PAPER ABSTRACTS


Antonio CUA
Keynote speech: "Virtues of Junzi"



Yuet-keung LO
Paper: "Teachers-Disciples, or Friends? An Historico-Exegetical Approach to the Analects"

This essay seeks to examine a deceptively self-evident term in the Analects. It is the term peng (usually translated as "friend"), which appears in the first chapter of the first book in the Analects. While peng does not have any intrinsic philosophical import and its meaning appears to be immediately clear at least to the modern reader, it had attracted the attention of many a commentator in the long history of exegesis of the Analects. According to prevalent interpretations of the first chapter in the book, part of the topic seems to be simply a banal sentiment about friendship. However, our discussion will reveal that peng originally means "disciple" and the meaning of "friend" developed only under the changing circumstances and ideological demands of later history. This essay thus argues that the precise meaning of peng has to be situated in the specific cultural and historical circumstances which the commentator has to confront as a living reality. Only in this way can the reader of the Analects and its commentaries grasp the centrality of the teacher-disciples relation in what Confucianism was all about and how this central relation would come to inform Tang (618-906) and post-Tang commentaries and inspire Confucians of later times to unravel some of the invigorating meanings hidden in the simple term peng. (Return to schedule)



Johanna LIU
Paper: "Music [Yue] in Classical Confucianism: On the Recent Discovered Xing Zi Ming Chu"



Anh Tuan NUYEN
Paper: "Is Mencius a Moral Internalist?"

Some commentators have claimed that Mencius is a moral internalist, i.e. one who believes that the agent's having a justifying reason to act is sufficient to motivate the agent to act. There appears to be support for this view in the concept of xin (heart-mind) insofar as it is understood as combining justification and motivation in a single faculty. However, I will argue that Mencius does acknowledge the role of external circumstances in moral motivation. This is not to say that Mencius is an externalist. I will argue instead that Mencius's position lies somewhere between internalism and externalism. (Return to schedule)



Kim-chong CHONG
Paper: "Xunzi and the Essentialist Mode of Thinking about Human Nature"

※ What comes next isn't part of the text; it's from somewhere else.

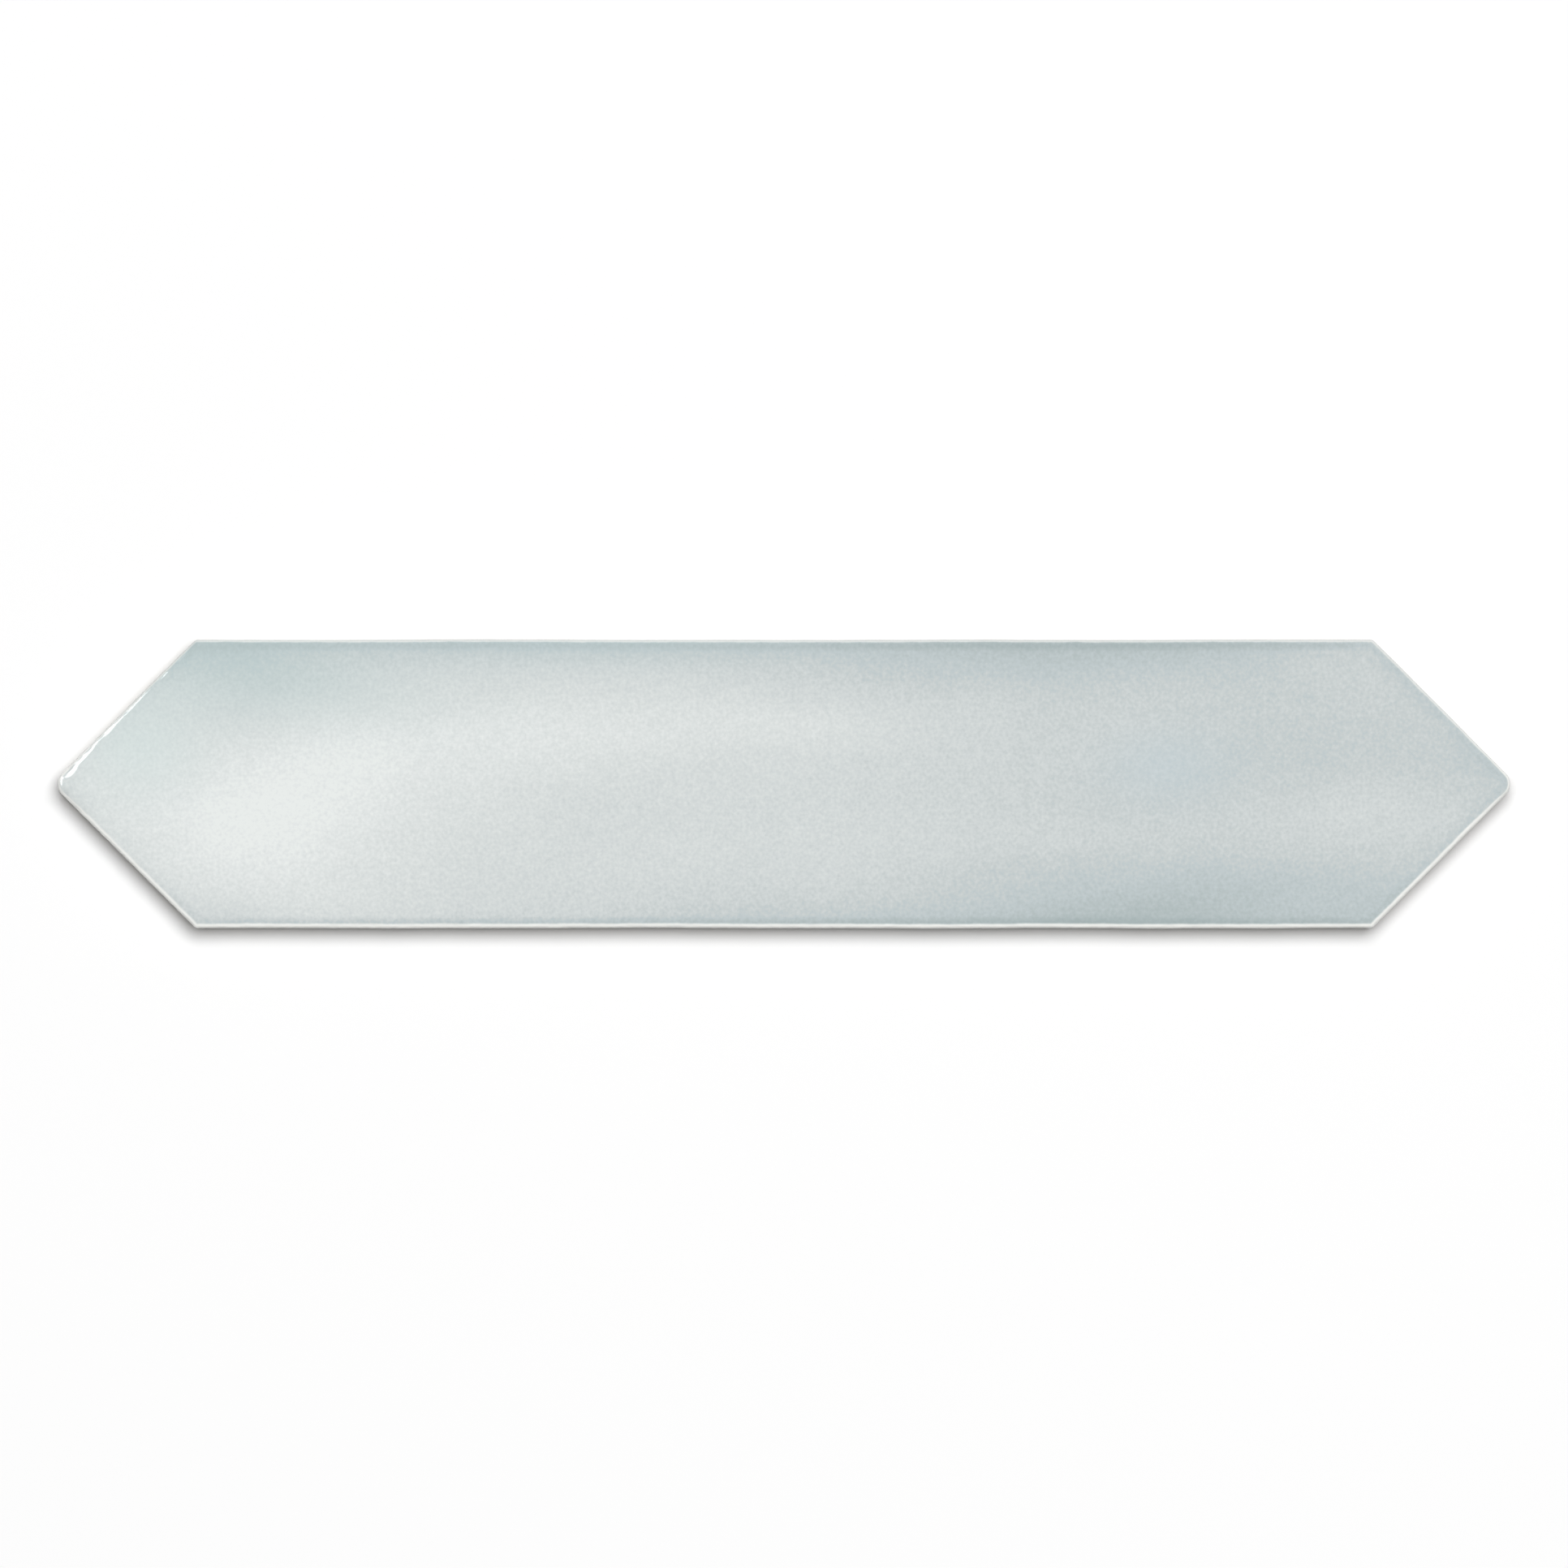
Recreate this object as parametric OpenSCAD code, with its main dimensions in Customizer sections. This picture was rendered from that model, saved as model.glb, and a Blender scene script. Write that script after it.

In the essay "Philosophy of Human Nature" in his book Human Nature, Ritual, and History (Catholic University of America Press, 2005), Antonio Cua argues that the term "bad" in Xunzi's statement that "Human nature is bad" is to be taken in a consequential sense. This goes against a common tendency to read the Xunzi in what I refer to as the essentialist mode of thinking. In this paper, I show how it is that the consequential reading of "bad" and other features that Cua describes offer a significant understanding of Xunzi's position as a non-essentialist one. (Return to schedule)



Alan K. L. CHAN
Paper: Do Sages Have Emotions?"

What characterizes the nature (xing) of the ideal sage? The question proves important in the history of Chinese philosophy especially because it bears directly on the attainability of sagehood. In this discussion, I propose to reexamine the famous debate between He Yan (circa 207-249) and Wang Bi (226-249) on whether sages have emotions (qing). The relationship between qing and xing figures prominently also in some of the Guodian bamboo texts. This may offer new avenues to understanding the later debate. Whether the sage should be seen as empty of affective interest continues to challenge Confucian scholars well into the Song-Ming period. The role of the emotions deserves careful reflection in the ongoing process of Confucian renewal. (Return to schedule)



Yong HUANG
Paper: "A Neo-Confucian Political Philosophy: The Cheng Brothers on Li (Propriety) as Political, Psychological, and Metaphysical"



Chan-liang WU
Paper: "朱子之歷史思想 T(he Historical Thought of Zhu Xi)"



Jinfen YAN
Paper: "Between the Good and the Right: The Middle Way in Neo-Confucian and Mahayana Moral Philosophy"



Curie VIRAG
Paper: "Locating the moral self: emotions and human agency in Song Neo-Confucian thought"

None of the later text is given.